Adopting such a solution today would bring in roughly $700 million more in income taxes and an additional $850 million in sales taxes, said Bob Lang, director of the nonpartisan Legislative Fiscal Bureau.

But the answer to the tax question depends, in part, on how Democrats read the history of what happened next. Earl, a Democrat, lost his 1986 re-election effort to Republican Gov. Tommy Thompson.

State Democratic Party Chairman Joe Wineke, who has called for a broad income tax increase next year as a temporary solution to this budget crisis, said he didn't believe Earl's defeat was due to the tax increase. Wineke, who supported that tax increase in his first vote as a state representative, noted that he and other lawmakers who voted for it were still re-elected.

But another former Democratic lawmaker who took the same vote as Wineke disagreed, saying the tax played a major part in Thompson's defeat of Earl.

"It was practically like a legal coup d'etat," said Mordecai Lee, a former Democratic state senator in the 1980s who is now a UW-Milwaukee professor of governmental affairs.

For his part, incoming Assembly Speaker Mike Sheridan, D-Janesville, said Wednesday that any talk of possible income or sales tax increases is "way farther down the road than I'm prepared to go."

Republican lawmakers are making clear they'll oppose any tax increase this time and try to exploit it to their political advantage.

"I hope the Democrats come to their senses before it is too late," said Senate Minority Leader Scott Fitzgerald, R-Juneau, "Raising taxes in an economic slump hurts our families and kills jobs just when we need them the most."

State GOP chairman Reince Priebus said that Republicans would have to come up with their own spending cuts to avoid tax increases.

Doyle and top Democratic lawmakers say they want to preserve spending for two of the state's biggest priorities — K-12 schools and Medicaid health coverage for the poor. But maintaining the state's current commitment for those two programs alone is projected to cost nearly $800 million more over the next two years, said Sen. Bob Jauch, D-Poplar, citing figures from the Legislature's budget office.

Reducing spending on Medicaid is doubly difficult because it means an even greater loss in federal matching dollars, said Dale Knapp, research director for the Wisconsin Taxpayers Alliance. Less state spending on schools will likely mean higher local property taxes, he said.

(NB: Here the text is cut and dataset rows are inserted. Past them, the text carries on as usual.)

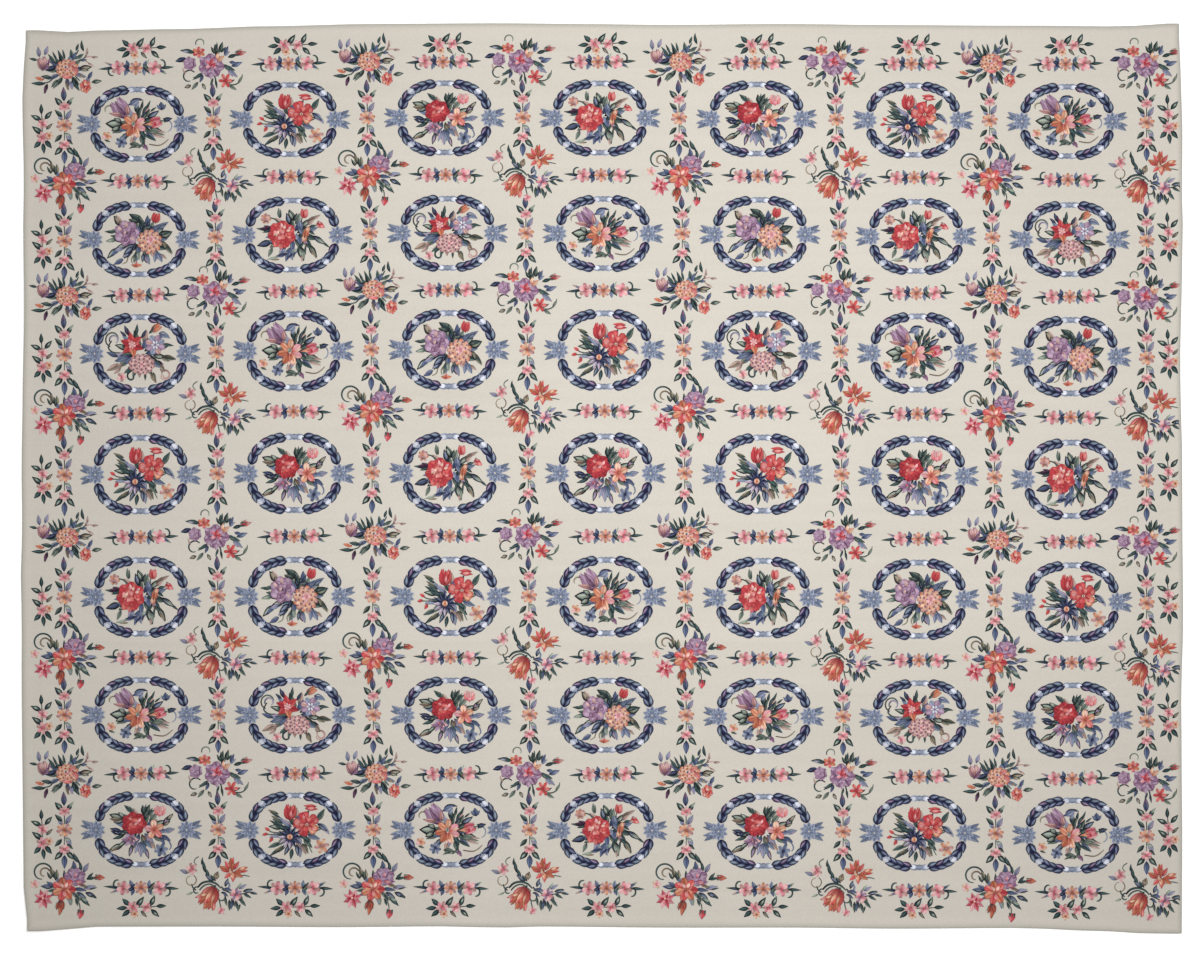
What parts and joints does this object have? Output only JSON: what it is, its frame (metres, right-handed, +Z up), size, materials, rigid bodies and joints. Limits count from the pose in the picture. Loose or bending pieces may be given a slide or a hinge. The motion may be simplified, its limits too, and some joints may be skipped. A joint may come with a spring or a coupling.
{
  "type": "flat oriental rug",
  "caption": "Room-size flat stitched wool rug with a repeating floral wreath pattern on an ivory ground and plain turned-under edges, lying flat on the floor.",
  "frame": {"origin": "middle of the rug's box in plan, at the underside that rests on the floor", "axes": "+X along the long side, +Y along the short side, +Z up out of the patterned face"},
  "size_m": [3.5996, 2.8199, 0.014],
  "materials": {
    "wool": "dull stitched wool, ivory ground with many-coloured floral needlework"
  },
  "bodies": {
    "root": {"rug": "wool"}
  },
  "joints": []
}
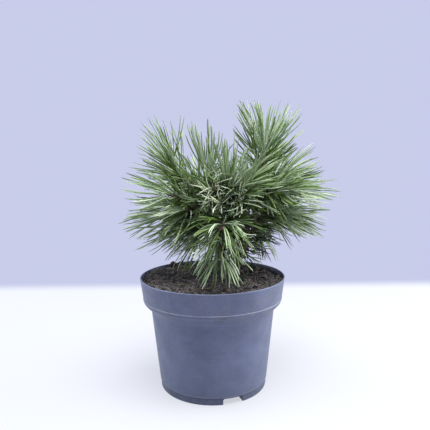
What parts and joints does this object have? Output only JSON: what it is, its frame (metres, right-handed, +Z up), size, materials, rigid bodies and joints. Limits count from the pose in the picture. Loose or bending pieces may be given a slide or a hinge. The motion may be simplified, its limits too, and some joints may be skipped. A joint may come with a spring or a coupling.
{
  "type": "potted moseri scots pine",
  "caption": "Dwarf pine shrub with a leaning trunk, forking boughs and long needle tufts, growing in a round plastic nursery pot filled with potting mix.",
  "frame": {"origin": "centre of the pot's flat underside, on the surface the pot stands on", "axes": "+Z up, +X to the right and +Y away from the viewer of the reference view"},
  "size_m": [0.2825, 0.2774, 0.3764],
  "materials": {
    "pot_plastic": "dusty blue-black injection-moulded plastic",
    "potting_mix": "crumbly dark brown peat and bark",
    "bark": "rough scaly brown bark",
    "needles": "satin grey-green needles"
  },
  "bodies": {
    "root": {"pot": "pot_plastic", "potting_mix": "potting_mix", "trunk": "bark", "bough_leader": "bark", "bough_left_low": "bark", "bough_right_rear": "bark", "bough_front_low": "bark", "bough_left": "bark", "bough_right_low": "bark", "bough_rear_left": "bark", "bough_rear_right": "bark", "bough_front": "bark", "bough_rear": "bark", "bough_upper_left": "bark", "bough_upper_right": "bark", "needles_leader": "needles", "needles_left_low": "needles", "needles_right_rear": "needles", "needles_front_low": "needles", "needles_left": "needles", "needles_right_low": "needles", "needles_rear_left": "needles", "needles_rear_right": "needles", "needles_front": "needles", "needles_rear": "needles", "needles_upper_left": "needles", "needles_upper_right": "needles"}
  },
  "joints": []
}
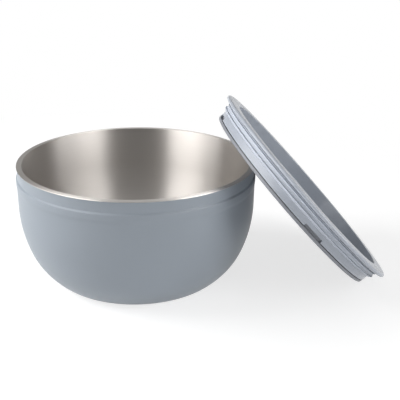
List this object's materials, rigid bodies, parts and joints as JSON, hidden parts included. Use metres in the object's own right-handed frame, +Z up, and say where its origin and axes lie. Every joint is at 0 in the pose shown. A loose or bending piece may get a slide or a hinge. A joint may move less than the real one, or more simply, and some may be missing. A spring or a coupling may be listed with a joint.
{
  "type": "insulated bowl with lid",
  "caption": "Low round double-wall steel bowl, coated outside with a raised bead and a bare brushed rim and inside, with its dished plug lid and soft seal leaning on the rim.",
  "frame": {"origin": "centre of the underside, on the surface that the bowl stands on", "axes": "+Z up along the bowl's axis, +X towards the side where the lid leans on the rim, +Y across it, away from the picture's viewer"},
  "size_m": [0.3311, 0.214, 0.1617],
  "materials": {
    "brushed_liner": "brushed round the bowl's axis",
    "powder_coat": "pale blue-grey powder coat with a fine dry texture",
    "plain_steel": "plain rolled sheet",
    "solder_glass": "dark fused solder glass",
    "getter_metal": "dull sintered filling in a ring",
    "brushed_cover": "brushed round its centre",
    "lid_plastic": "satin moulded plastic in the body's blue-grey",
    "seal_silicone": "matt silicone, a little paler",
    "lid_foam": "closed-cell foam",
    "plate_plastic": "fine-grained moulded plastic, greyer than the lid"
  },
  "bodies": {
    "bowl": {"inner_shell": "brushed_liner", "outer_shell": "powder_coat", "sealing_disc": "plain_steel", "port_seal": "solder_glass", "getter": "getter_metal", "base_cover": "brushed_cover"},
    "lid": {"lid_top": "lid_plastic", "lid_seal": "seal_silicone", "lid_insulation": "lid_foam", "lid_base": "plate_plastic"}
  },
  "joints": [
    {"name": "lid_lift", "type": "slide", "parent": "bowl", "child": "lid", "axis": [0, 0, 1], "range_m": [0, 0.15]}
  ]
}
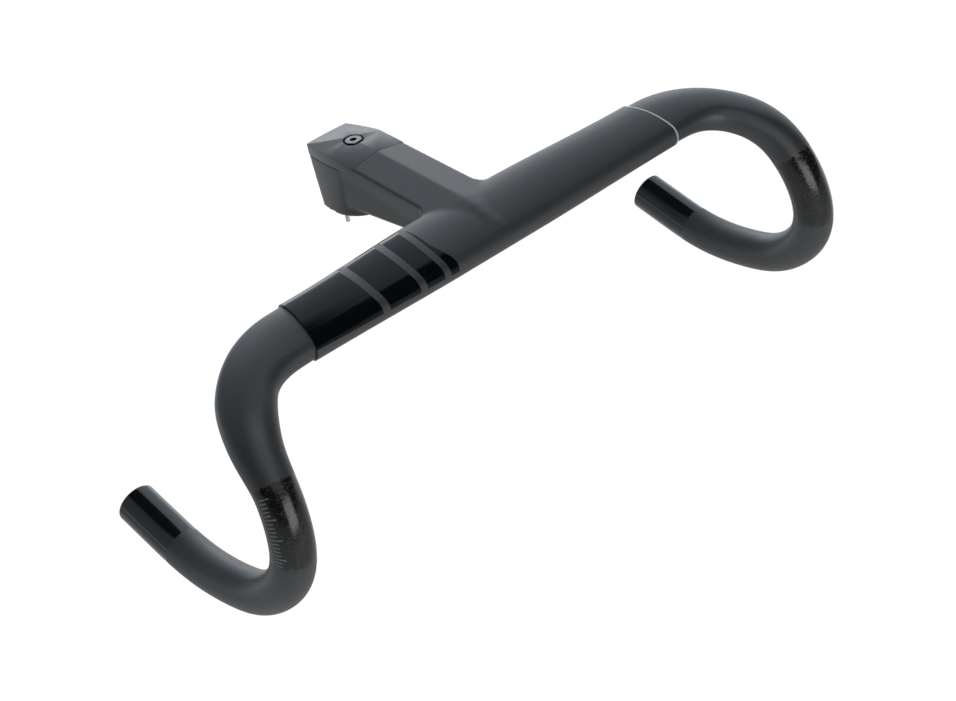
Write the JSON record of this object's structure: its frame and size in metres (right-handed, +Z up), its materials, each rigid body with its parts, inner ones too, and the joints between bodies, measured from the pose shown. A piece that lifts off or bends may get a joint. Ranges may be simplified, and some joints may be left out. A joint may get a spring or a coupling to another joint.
{
  "type": "integrated handlebar stem",
  "caption": "Hollow moulded drop handlebar joined to its stem, with flattened tops, hooked drops with open ends, a faceted top cap and a split steerer clamp.",
  "frame": {"origin": "steerer axis at the clamp's bottom face", "axes": "+Z up along the steerer axis, -Y forward over the front wheel, +X to the rider's left"},
  "size_m": [0.4394, 0.206, 0.1596],
  "materials": {
    "laminate": "lacquered carbon laminate, matte with gloss fields",
    "cap": "matte lacquer",
    "cap_bolt_metal": "plain machined",
    "bolt_metal": "black coated steel",
    "washer_metal": "plain",
    "insert_metal": "machined",
    "pin_metal": "ground"
  },
  "bodies": {
    "root": {"bar_stem_shell": "laminate", "top_cap": "cap", "cap_bolt": "cap_bolt_metal", "clamp_bolt_lower": "bolt_metal", "clamp_bolt_upper": "bolt_metal", "clamp_washer_lower": "washer_metal", "clamp_washer_upper": "washer_metal", "clamp_insert_lower": "insert_metal", "clamp_insert_upper": "insert_metal", "locating_pin_left": "pin_metal", "locating_pin_right": "pin_metal", "mount_insert_left": "insert_metal", "mount_insert_right": "insert_metal"}
  },
  "joints": []
}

Doyle has suggested he would seek more cuts in the administrative functions of state government that don't directly serve the public. The current budget already calls for roughly $500 million in such cuts.

Another place lawmakers and Doyle could look to help close the budget gap is previously approved tax cuts or credits that take effect in the next budget. Doyle budget director Dave Schmiedicke said Wednesday that those cuts and credits total $488 million over two years.

But the governor might find it difficult to delay or do away with those, given that he championed many of them, including $70 million in deductions on health insurance premiums and $150 million in property tax credits to homeowners and businesses.

Doyle and Democratic leaders like Senate Majority Leader Russ Decker, D-Weston, have made clear that they'll seek a $416 million hospital tax that is estimated to bring in $413 million in additional federal money, as well as a nearly $393 million tax on oil companies.

Senate Democrats and Decker have also sought to change rules that allow companies to avoid state taxes by sheltering income in out-of-state subsidiaries. Doyle has so far declined to sign onto that proposal.

Doyle's Department of Revenue has already proposed a rewrite of state sales tax rules, supported in the past by Democratic lawmakers, that would bring in $46.5 million more over two years. Jauch said lawmakers should go a step further and look at getting rid of state sales tax exemptions that range from an exemption for live game birds and shooting-range clay pigeons, worth $200,000, and for barber shops and nail salons, which excluded $28 million from the sales tax.

For some perspective

How big is the state's projected $5 billion budget shortfall over the next two and a half years? It would take cutting most of the $6.3 billion the state expects to commit to schools this year — the state budget's biggest ticket item — to make up the expected deficit.